■ STATED PROBLEM:
Copy each line with the word "which" in it.

■ DATA SECTION:
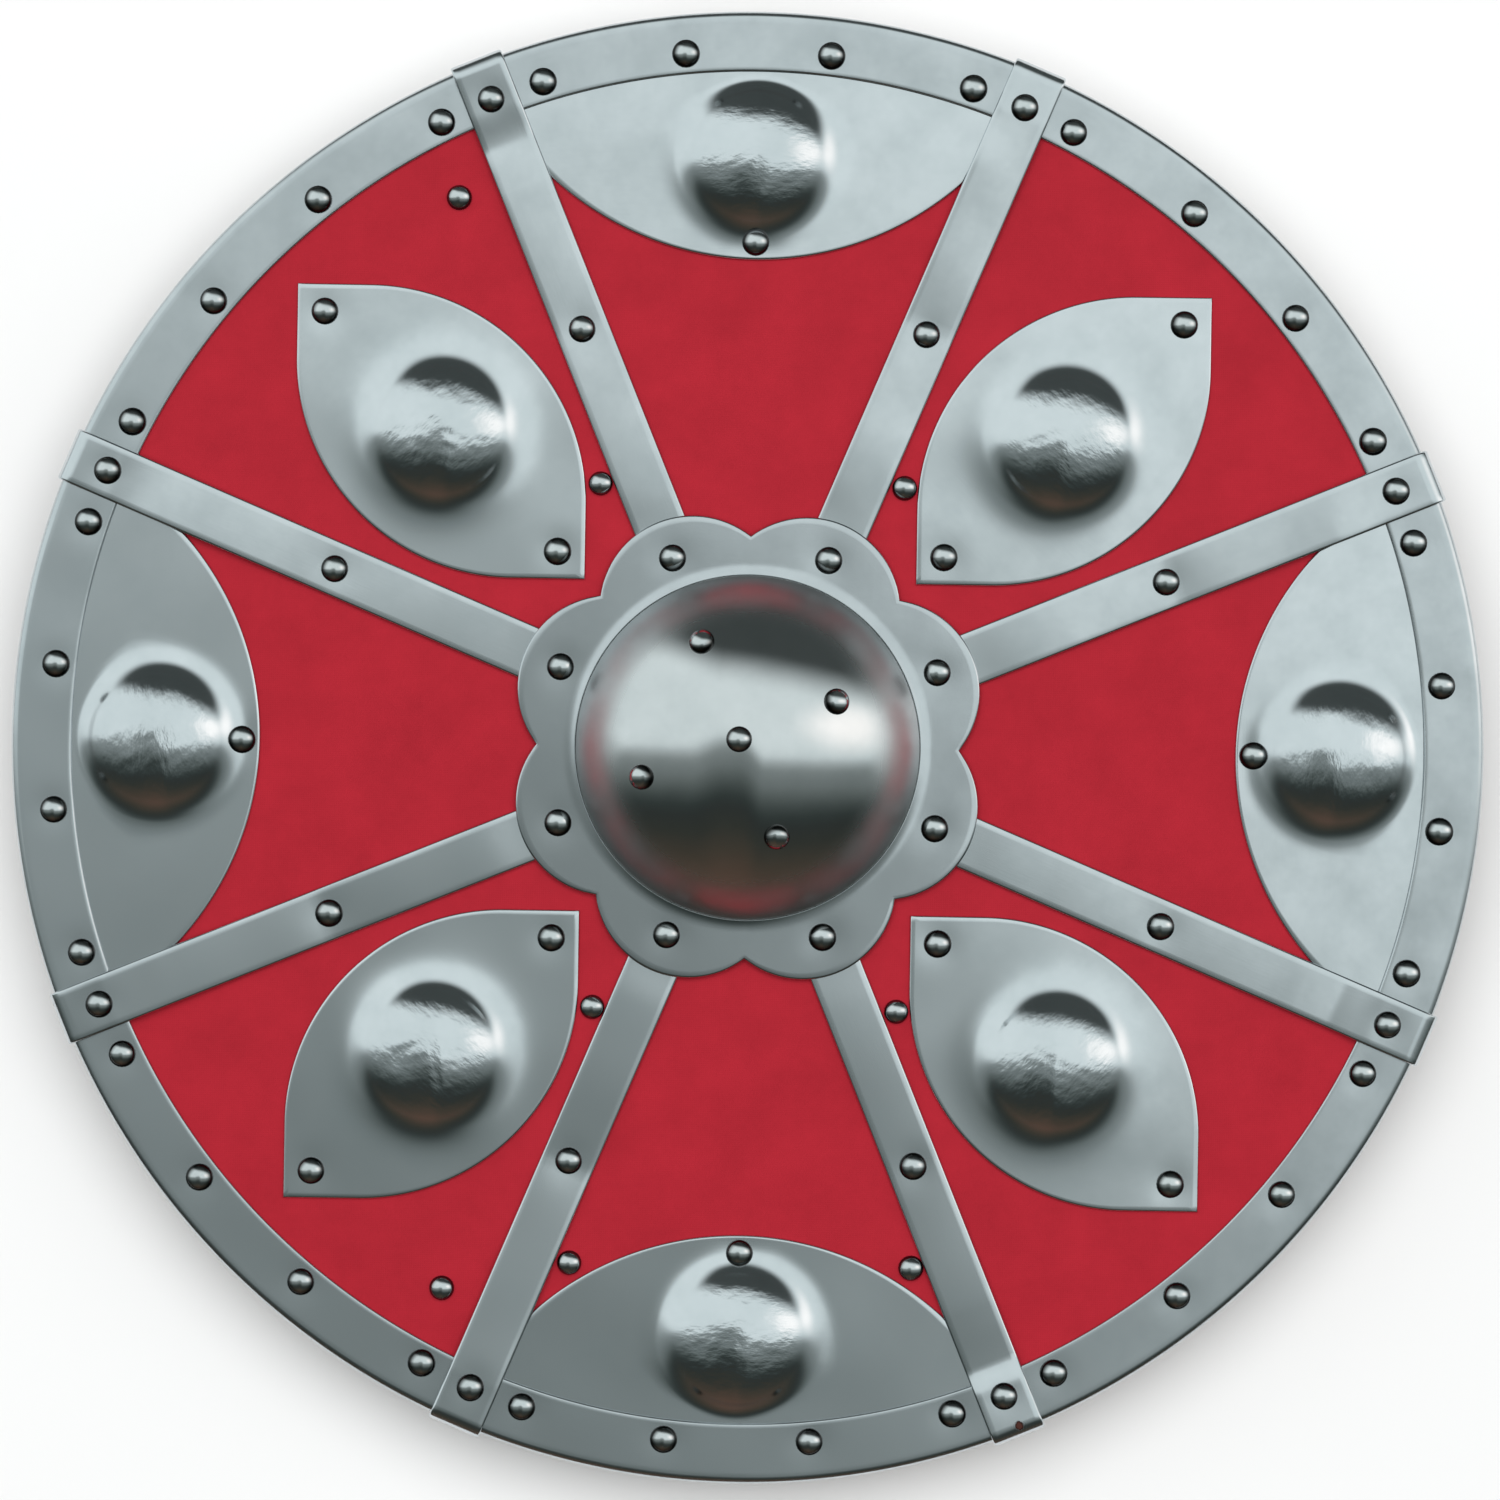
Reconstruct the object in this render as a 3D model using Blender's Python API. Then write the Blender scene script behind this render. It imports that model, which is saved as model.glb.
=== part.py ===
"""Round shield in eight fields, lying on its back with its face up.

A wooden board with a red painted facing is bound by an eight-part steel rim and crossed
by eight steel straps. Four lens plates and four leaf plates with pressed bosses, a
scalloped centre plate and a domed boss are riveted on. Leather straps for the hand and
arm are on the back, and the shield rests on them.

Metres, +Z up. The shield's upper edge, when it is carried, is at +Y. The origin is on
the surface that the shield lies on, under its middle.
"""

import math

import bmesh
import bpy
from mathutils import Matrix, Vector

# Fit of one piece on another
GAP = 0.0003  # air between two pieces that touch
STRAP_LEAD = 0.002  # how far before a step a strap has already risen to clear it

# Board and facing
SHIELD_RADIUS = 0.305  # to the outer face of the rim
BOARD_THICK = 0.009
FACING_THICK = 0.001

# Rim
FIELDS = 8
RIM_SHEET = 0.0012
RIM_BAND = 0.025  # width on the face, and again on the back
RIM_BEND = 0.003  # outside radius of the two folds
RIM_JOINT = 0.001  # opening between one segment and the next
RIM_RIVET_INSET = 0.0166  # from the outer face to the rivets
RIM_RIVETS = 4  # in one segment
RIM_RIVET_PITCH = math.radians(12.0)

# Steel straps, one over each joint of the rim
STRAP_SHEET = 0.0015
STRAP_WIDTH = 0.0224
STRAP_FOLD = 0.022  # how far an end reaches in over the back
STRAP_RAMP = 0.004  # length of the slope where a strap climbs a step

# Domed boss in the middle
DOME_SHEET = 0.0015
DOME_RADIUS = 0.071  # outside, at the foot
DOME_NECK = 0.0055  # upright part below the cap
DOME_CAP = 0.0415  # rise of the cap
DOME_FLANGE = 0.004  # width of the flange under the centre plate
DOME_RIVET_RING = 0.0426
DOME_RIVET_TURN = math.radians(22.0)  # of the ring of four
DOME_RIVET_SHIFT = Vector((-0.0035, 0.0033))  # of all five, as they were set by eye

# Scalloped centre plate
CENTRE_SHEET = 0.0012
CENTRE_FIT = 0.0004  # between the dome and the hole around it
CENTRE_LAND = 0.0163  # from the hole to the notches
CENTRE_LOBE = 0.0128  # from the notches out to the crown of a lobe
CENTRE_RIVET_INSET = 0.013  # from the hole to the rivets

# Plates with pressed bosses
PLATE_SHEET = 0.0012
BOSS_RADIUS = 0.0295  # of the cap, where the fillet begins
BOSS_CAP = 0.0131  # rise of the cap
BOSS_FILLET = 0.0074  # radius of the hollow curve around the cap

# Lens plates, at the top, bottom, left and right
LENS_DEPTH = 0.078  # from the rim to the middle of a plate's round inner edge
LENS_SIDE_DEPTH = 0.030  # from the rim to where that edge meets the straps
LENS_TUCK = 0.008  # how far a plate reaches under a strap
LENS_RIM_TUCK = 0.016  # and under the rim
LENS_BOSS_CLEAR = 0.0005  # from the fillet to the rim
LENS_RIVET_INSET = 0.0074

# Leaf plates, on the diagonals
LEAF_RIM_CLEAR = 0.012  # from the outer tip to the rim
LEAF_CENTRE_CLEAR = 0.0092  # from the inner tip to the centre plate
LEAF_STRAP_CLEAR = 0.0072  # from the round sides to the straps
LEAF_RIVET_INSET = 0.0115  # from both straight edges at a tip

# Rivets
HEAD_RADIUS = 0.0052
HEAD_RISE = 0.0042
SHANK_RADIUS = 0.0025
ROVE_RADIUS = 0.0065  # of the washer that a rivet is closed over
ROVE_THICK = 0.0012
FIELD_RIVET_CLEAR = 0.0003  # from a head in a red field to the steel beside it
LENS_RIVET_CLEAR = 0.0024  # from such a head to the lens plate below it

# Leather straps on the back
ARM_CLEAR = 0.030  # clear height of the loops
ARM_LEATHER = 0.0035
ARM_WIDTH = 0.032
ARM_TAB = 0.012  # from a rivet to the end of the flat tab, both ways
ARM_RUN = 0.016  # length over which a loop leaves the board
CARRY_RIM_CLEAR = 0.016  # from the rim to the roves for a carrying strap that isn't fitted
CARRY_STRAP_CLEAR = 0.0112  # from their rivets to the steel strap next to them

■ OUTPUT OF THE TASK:
Reconstruct the object in this render as a 3D model using Blender's Python API. Then write the Blender scene script behind this render. It imports that model, which is saved as model.glb.
ARM_RUN = 0.016  # length over which a loop leaves the board